The second is my recent completion of the Great North Run. I went into this event off the back of very little training and with the simple mission of completing the 13.1 miles by any means necessary. But I didn’t look upon it as something I had to get through, grin and bear it. No. I went into this endurance event with a healthy positive mental attitude. I wanted to enjoy the day. Get around with a smile on my face, really soaking up the atmosphere of the day.
These two learning experiences I will bring to my West Highland Way challenge. So it says it’s going to be rain for the whole week. I’m going to get wet. I’ll expect to get wet. No surprises then. So the flip side is when I see the sun, or glimpse a patch of blue sky, I’m going to feel gratitude and it’s going to put a spring in my step.
I’m prepared for the rain but if I get sunshine I’ll take it with a smile. I’m not going to cancel this trip I’ve been planning for months because of a spot of wetness. I’m going to get wet as I plan to get into the lochs along the way. I’m planning to take each mile as it comes and enjoy the journey. Rain or shine. I’m doing it.

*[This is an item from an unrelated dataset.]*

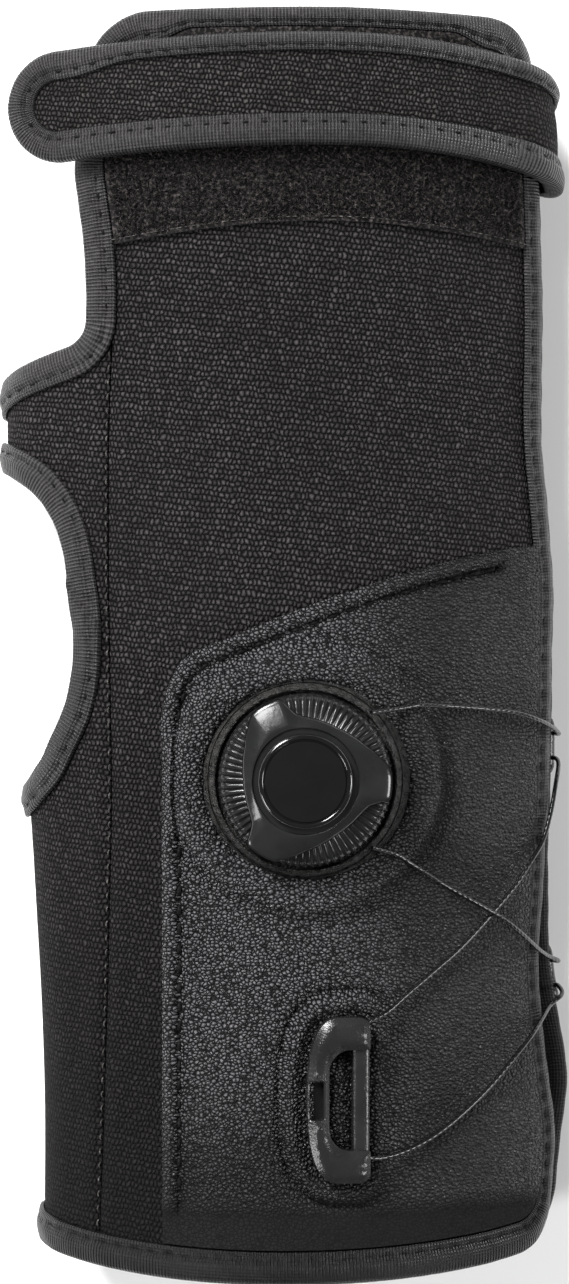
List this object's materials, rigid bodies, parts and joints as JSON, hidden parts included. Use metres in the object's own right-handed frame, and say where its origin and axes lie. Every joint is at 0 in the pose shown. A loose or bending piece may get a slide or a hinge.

Yes I’ll get wet. Yes I’ll be cold. Yes I might not dry out all week. But I’ll be out in the Scottish landscape soaking it all up.
Would I like more sunshine? Of course I would. Would I like to be stuck inside, head buried into a computer screen working for the man? Hell no. Give me a week of walking in the rain from the Lowlands to the Highlands of Scotland and I will gladly take it with a smile on my face.
When I took up a door to door sales jobwhile at University in London for extra cash, rain was sold to us sale reps. as “liquid sunshine”. I’m going to remember that as I trek through the miles.